Overcoming a Setback…My Last Six Weeks


The last six weeks have been really tough emotionally, mentally, and physically. Even though I did “everything right”, I still had a setback three weeks before I was supposed to run the Ottawa Marathon. As a runner, a lot of things are in your control; sleep, nutrition, mental strategies, consistent training, and giving all you have on race day. Overall, this can be very empowering but it also fuels the illusion that perfect preparation is possible and all you really need is “sheer will” to achieve your goals.

Death Grip

With back to back injuries over the past 3 years including an entire year off, it took me three years to be able to train for a Marathon again. I think that a lot of my motivation and satisfaction was strongly attached to the Ottawa Marathon. It’s like I had a “death grip” on it. Towards the end of my twenty five week training program, this attachment began to consume me. I pushed through and “forced” two back to back runs where I should have just stopped, I knew better. I can still vividly remember those two runs, and everything falling apart soon after.


When I realized I was really injured and that Ottawa was out of the question,  I was completely devastated. Since most of my satisfaction and motivation was so tightly tied to the Marathon, I literally fell apart. Getting out of bed was a challenge. Then came total loss of appetite and all I wanted to do was sleep. I just couldn’t accept, nor wrap my head and heart around this happening again after all I went through to get back here. A state of chronic dwelling had set in, putting me in a dark pit of negativity. I was looking to blame myself and others, becoming extremely hard on myself. Not to mention I was in a lot of pain at this point and I didn’t know why.

A Turn Around

Once I was sure that my Sacrum wasn’t fractured, I slowly started to turn myself around. Luckily, I have a VERY strong support system. One day, I was reading an article about adversity and it all hit me! Everything that my coach was trying to tell me, everything that I wasn’t yet ready to hear or accept. While being responsible for the things we can control is important, shit will still happen. Things that you would never expect will happen. And the ONLY thing you can do is control how you react.

In Mourning

Personally, I have to mourn things in order to get over them. For me this setback was like a death. A death of one of my running dreams. One that I waited three years for. Although I think it’s fine to allow yourself to feel badly in order to get over something, dwelling in misery for too long only leads to an inability to see setbacks and obstacles as opportunities in disguise. Although I cannot see it now, I am sure that I had to go through this in order to learn something and reach my full potential as an athlete. If I look back at all my past achievements, I had to “fail” a few times before succeeding. I just kept “showing up” until something amazing happened.
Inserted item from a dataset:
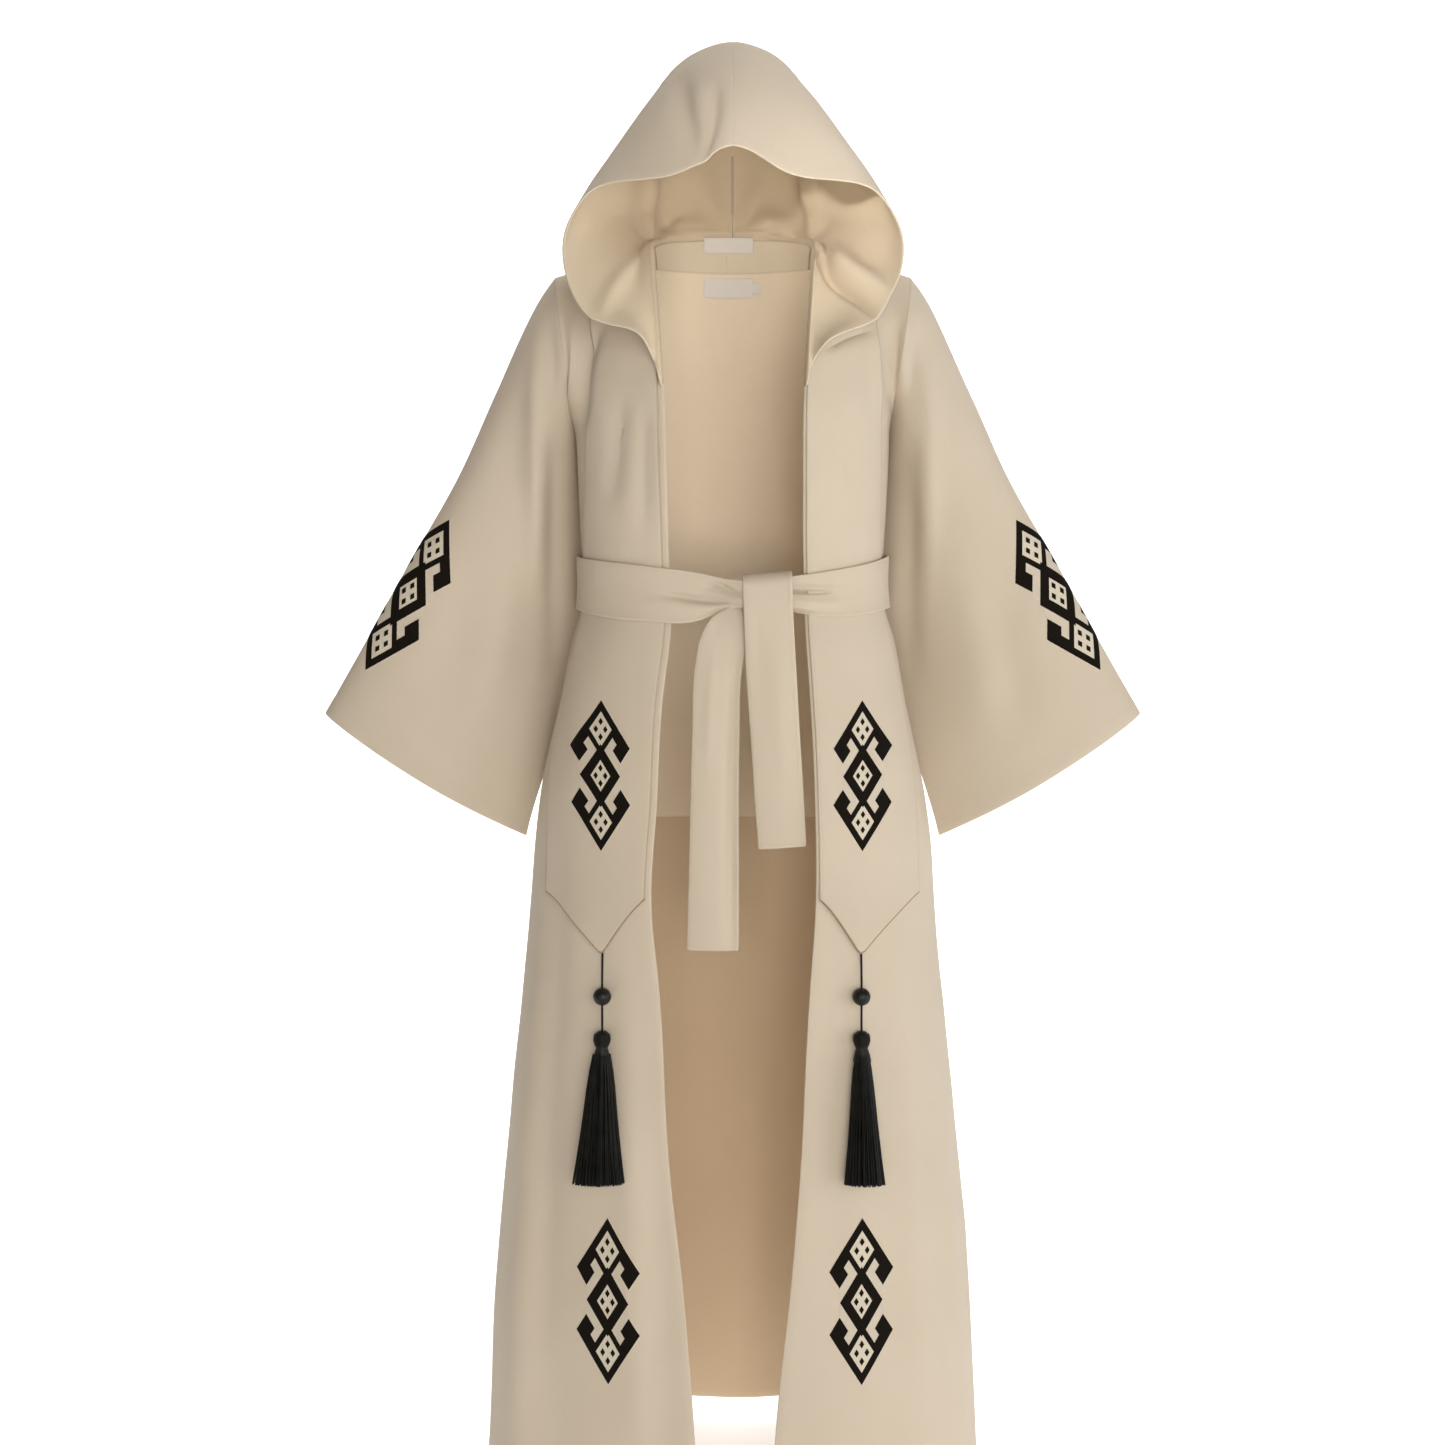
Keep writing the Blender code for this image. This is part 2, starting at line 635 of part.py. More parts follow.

There is more to goals than simply achieving them. The journey is what matters most. The people you meet, new opportunities, new doors that open, the ways in which you grow as an athlete and a person, and all the self-discovery along the way. By having a more journey based approach, the process becomes a peaceful one with less anxiety, stress, and obligation. By having less of an attachment to a goal, you are better equipped to cope when things go wrong and you will be able to bounce back quicker. And when you eventually do fulfill that goal, you will have a true sense of fulfillment while shining bright on that day! You will feel happy, proud and empowered and not “relief” that you made it and it’s over.
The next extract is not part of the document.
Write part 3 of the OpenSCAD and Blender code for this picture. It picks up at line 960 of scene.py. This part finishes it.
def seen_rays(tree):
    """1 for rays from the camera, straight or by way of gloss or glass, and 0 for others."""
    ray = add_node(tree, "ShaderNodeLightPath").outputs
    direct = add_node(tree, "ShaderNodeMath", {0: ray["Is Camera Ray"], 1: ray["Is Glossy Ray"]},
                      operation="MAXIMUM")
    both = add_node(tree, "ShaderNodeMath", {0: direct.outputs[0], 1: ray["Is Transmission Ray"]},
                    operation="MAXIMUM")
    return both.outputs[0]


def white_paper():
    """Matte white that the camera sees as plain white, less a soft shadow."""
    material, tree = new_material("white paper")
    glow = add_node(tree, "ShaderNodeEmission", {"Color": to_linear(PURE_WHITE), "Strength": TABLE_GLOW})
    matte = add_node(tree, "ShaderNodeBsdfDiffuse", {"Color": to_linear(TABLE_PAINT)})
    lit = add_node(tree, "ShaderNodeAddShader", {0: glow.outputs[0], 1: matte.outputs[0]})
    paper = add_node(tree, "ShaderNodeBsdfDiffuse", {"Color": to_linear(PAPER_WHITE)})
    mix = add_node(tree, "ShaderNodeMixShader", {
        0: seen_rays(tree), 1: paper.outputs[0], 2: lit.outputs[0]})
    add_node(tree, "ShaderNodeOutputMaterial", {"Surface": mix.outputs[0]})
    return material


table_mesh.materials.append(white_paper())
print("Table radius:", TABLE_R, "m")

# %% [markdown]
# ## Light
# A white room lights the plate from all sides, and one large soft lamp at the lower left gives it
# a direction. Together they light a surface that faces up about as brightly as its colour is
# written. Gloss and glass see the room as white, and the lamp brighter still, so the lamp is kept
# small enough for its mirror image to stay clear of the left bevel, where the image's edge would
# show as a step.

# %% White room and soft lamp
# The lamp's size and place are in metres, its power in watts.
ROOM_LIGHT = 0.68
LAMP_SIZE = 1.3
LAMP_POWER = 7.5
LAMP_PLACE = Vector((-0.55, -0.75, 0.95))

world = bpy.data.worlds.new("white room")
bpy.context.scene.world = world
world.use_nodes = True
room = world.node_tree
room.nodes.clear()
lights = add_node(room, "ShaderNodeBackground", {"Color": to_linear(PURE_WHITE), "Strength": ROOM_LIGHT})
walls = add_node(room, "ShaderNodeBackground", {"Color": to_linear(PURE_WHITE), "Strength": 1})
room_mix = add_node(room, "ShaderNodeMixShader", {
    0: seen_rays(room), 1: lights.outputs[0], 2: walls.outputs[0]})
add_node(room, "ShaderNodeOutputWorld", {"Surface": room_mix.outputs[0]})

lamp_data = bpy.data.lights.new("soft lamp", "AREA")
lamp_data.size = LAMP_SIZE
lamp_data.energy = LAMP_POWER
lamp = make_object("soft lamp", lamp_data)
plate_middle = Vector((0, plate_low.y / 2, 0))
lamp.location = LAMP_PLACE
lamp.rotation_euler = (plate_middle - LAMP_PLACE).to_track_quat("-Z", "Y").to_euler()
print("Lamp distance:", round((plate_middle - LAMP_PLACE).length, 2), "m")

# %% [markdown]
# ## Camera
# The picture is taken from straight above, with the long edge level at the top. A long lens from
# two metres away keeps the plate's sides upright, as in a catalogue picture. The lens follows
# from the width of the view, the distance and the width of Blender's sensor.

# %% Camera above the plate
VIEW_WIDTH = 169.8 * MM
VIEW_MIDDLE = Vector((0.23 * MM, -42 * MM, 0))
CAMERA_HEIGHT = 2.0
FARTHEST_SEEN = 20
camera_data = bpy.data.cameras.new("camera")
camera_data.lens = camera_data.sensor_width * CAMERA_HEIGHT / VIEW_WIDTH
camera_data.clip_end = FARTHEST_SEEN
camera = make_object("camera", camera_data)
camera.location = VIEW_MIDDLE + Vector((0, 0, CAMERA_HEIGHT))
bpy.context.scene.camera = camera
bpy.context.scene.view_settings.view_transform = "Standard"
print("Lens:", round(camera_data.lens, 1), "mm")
Thanks so much for reading! 🙂




  1. Angela, I cannot begin to tell you how perfect this post is and how much I agree. People continually ask me how I managed to get through almost four months of not running. Prior to this I thought being benched would be a death sentence, but insteadI ‘showed up’ to events to cheer, to take photos, to hold jackets and bags. I did other things in my free time. And along the way while my foot got (most,y) better, my mindset changed. I can *almost* say going through this was the best thing to happen. My goals are entirely diffferent now and I can recognize the need to include more other activities in my mental game. Thank you for the reminder. Ottawa will be there for you and your brain and heart will be there with your legs when you get there. XO

  2. Hi Angela, Your words change lives my dear. You are a beautiful person. Thank You for being so vulnerable in sharing your struggles for the better of others. I must say that when you talk about your “fail”, I do not see that as a failure, I see it as a setback, but that is just me. You are a sparkle my dear, and though at times your light dims, your light will always shine. Thank You for always bringing your light, no matter how dimm or bright, it always finds a way to shine xx I love you dearly❤

  3. Wonderfully written. The beauty in it comes from having loved and lost and out of the darkness shines an even brighter light. You inspire us all. I can relate to this article so much, having gone through the rigours of post concussion syndrome in my early 40’s – a hidden injury that takes a long time to heal.